→ DIRECTIVE:
Write out the whole listing again, exactly.

→ SUPPLIED DATA:
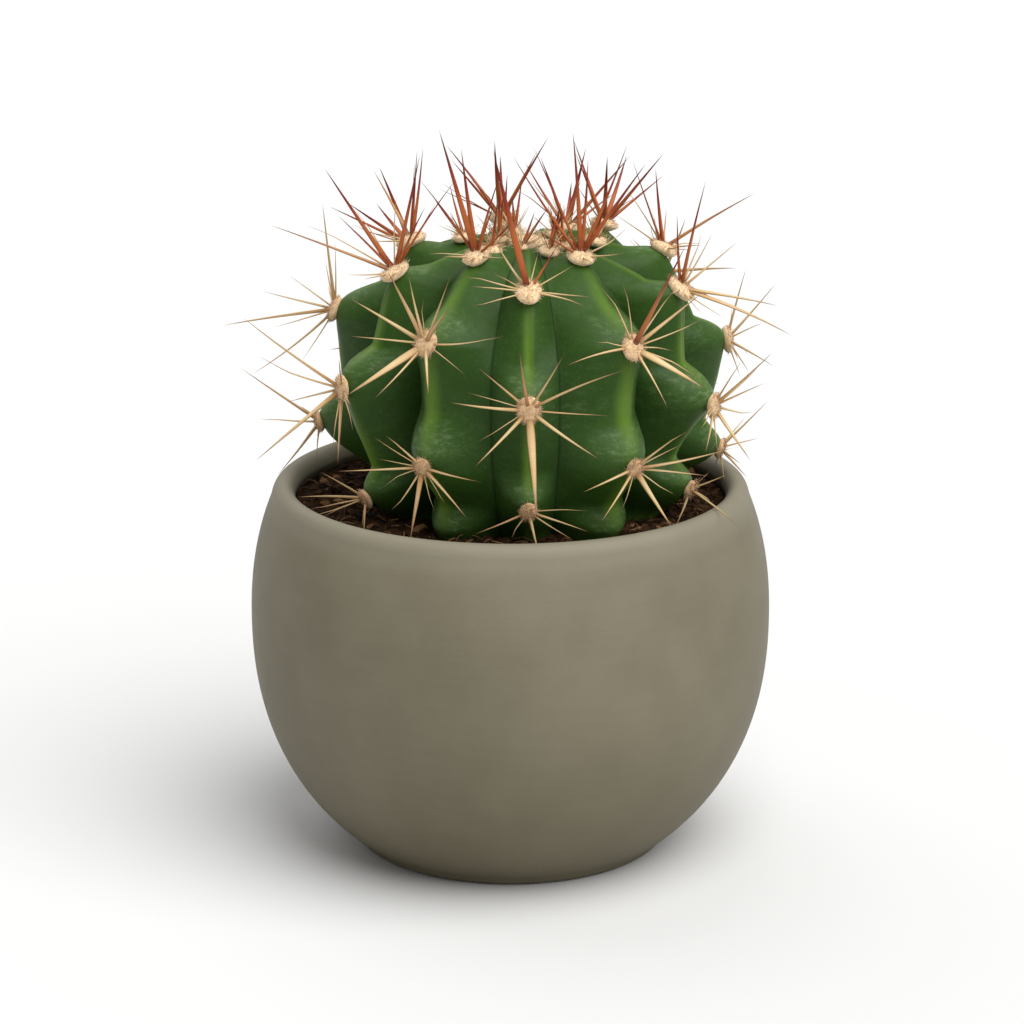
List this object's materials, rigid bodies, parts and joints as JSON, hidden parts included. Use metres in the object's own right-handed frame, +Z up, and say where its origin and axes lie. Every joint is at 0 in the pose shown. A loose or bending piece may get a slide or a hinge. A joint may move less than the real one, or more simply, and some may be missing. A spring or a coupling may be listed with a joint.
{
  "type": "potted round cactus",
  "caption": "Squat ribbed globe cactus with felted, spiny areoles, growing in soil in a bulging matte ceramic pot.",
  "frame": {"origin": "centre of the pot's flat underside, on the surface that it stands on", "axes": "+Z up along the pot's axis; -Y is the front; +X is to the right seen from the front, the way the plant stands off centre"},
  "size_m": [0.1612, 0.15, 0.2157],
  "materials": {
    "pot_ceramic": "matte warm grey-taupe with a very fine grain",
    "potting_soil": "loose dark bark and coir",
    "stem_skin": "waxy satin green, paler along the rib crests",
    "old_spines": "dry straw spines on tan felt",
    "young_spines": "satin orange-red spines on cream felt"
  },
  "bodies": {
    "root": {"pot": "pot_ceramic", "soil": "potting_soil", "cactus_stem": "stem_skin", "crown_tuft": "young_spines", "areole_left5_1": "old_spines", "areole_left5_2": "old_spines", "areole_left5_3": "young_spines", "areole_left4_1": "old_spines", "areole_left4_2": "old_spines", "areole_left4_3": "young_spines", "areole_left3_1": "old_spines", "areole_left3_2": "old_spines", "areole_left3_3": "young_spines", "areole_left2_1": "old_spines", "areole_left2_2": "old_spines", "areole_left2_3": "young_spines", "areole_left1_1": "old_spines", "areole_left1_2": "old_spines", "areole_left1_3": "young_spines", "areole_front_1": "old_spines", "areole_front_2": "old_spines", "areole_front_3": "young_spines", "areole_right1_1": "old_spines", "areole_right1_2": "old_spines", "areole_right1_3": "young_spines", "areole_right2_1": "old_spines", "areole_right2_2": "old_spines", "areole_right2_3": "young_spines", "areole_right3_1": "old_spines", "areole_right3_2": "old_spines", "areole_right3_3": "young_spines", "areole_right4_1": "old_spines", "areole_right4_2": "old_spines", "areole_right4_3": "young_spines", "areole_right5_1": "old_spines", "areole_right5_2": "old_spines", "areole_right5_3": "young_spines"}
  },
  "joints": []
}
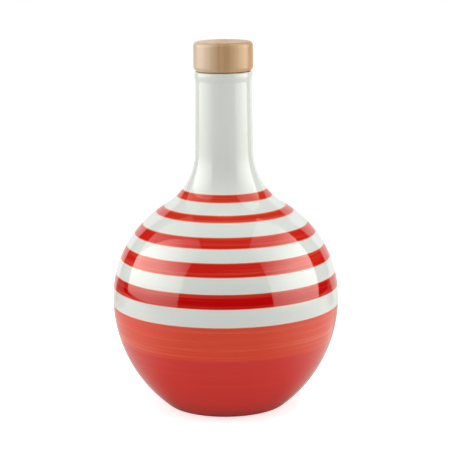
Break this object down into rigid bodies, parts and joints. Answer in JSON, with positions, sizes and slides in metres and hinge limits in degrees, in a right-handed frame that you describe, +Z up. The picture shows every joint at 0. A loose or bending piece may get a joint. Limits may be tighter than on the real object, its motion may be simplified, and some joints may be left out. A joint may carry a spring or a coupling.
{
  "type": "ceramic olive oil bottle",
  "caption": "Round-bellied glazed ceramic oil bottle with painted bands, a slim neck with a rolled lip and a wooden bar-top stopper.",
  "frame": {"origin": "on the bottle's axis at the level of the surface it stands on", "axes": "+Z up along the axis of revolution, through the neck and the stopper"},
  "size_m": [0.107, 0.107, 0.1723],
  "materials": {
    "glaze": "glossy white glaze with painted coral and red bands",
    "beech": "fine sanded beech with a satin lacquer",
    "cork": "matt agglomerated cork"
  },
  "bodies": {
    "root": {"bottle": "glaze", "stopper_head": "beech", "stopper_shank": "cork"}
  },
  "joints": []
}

→ FINISHED TASK:
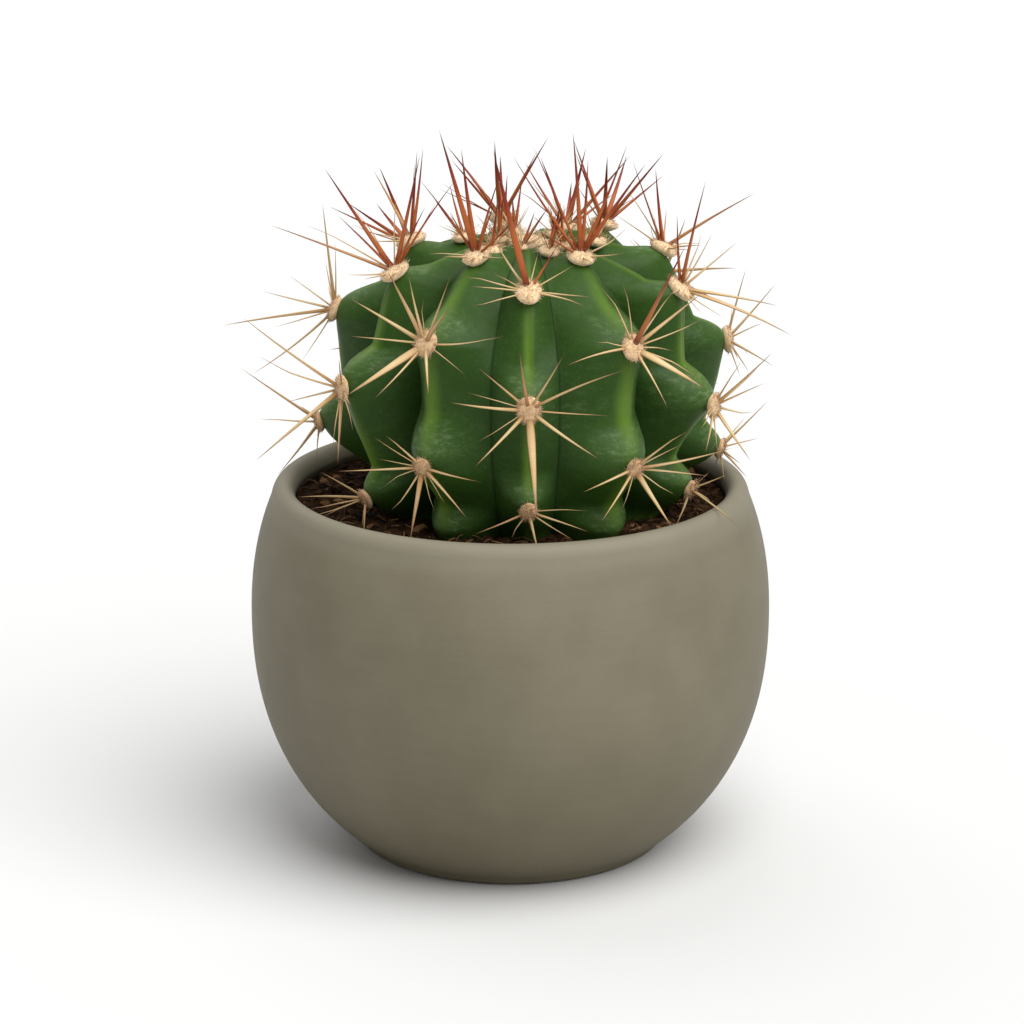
List this object's materials, rigid bodies, parts and joints as JSON, hidden parts included. Use metres in the object's own right-handed frame, +Z up, and say where its origin and axes lie. Every joint is at 0 in the pose shown. A loose or bending piece may get a slide or a hinge. A joint may move less than the real one, or more simply, and some may be missing. A spring or a coupling may be listed with a joint.
{
  "type": "potted round cactus",
  "caption": "Squat ribbed globe cactus with felted, spiny areoles, growing in soil in a bulging matte ceramic pot.",
  "frame": {"origin": "centre of the pot's flat underside, on the surface that it stands on", "axes": "+Z up along the pot's axis; -Y is the front; +X is to the right seen from the front, the way the plant stands off centre"},
  "size_m": [0.1612, 0.15, 0.2157],
  "materials": {
    "pot_ceramic": "matte warm grey-taupe with a very fine grain",
    "potting_soil": "loose dark bark and coir",
    "stem_skin": "waxy satin green, paler along the rib crests",
    "old_spines": "dry straw spines on tan felt",
    "young_spines": "satin orange-red spines on cream felt"
  },
  "bodies": {
    "root": {"pot": "pot_ceramic", "soil": "potting_soil", "cactus_stem": "stem_skin", "crown_tuft": "young_spines", "areole_left5_1": "old_spines", "areole_left5_2": "old_spines", "areole_left5_3": "young_spines", "areole_left4_1": "old_spines", "areole_left4_2": "old_spines", "areole_left4_3": "young_spines", "areole_left3_1": "old_spines", "areole_left3_2": "old_spines", "areole_left3_3": "young_spines", "areole_left2_1": "old_spines", "areole_left2_2": "old_spines", "areole_left2_3": "young_spines", "areole_left1_1": "old_spines", "areole_left1_2": "old_spines", "areole_left1_3": "young_spines", "areole_front_1": "old_spines", "areole_front_2": "old_spines", "areole_front_3": "young_spines", "areole_right1_1": "old_spines", "areole_right1_2": "old_spines", "areole_right1_3": "young_spines", "areole_right2_1": "old_spines", "areole_right2_2": "old_spines", "areole_right2_3": "young_spines", "areole_right3_1": "old_spines", "areole_right3_2": "old_spines", "areole_right3_3": "young_spines", "areole_right4_1": "old_spines", "areole_right4_2": "old_spines", "areole_right4_3": "young_spines", "areole_right5_1": "old_spines", "areole_right5_2": "old_spines", "areole_right5_3": "young_spines"}
  },
  "joints": []
}
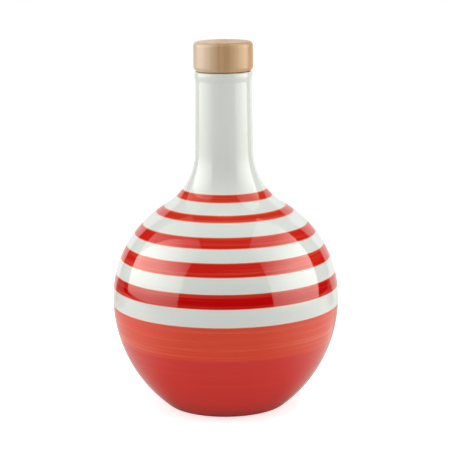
Break this object down into rigid bodies, parts and joints. Answer in JSON, with positions, sizes and slides in metres and hinge limits in degrees, in a right-handed frame that you describe, +Z up. The picture shows every joint at 0. A loose or bending piece may get a joint. Limits may be tighter than on the real object, its motion may be simplified, and some joints may be left out. A joint may carry a spring or a coupling.
{
  "type": "ceramic olive oil bottle",
  "caption": "Round-bellied glazed ceramic oil bottle with painted bands, a slim neck with a rolled lip and a wooden bar-top stopper.",
  "frame": {"origin": "on the bottle's axis at the level of the surface it stands on", "axes": "+Z up along the axis of revolution, through the neck and the stopper"},
  "size_m": [0.107, 0.107, 0.1723],
  "materials": {
    "glaze": "glossy white glaze with painted coral and red bands",
    "beech": "fine sanded beech with a satin lacquer",
    "cork": "matt agglomerated cork"
  },
  "bodies": {
    "root": {"bottle": "glaze", "stopper_head": "beech", "stopper_shank": "cork"}
  },
  "joints": []
}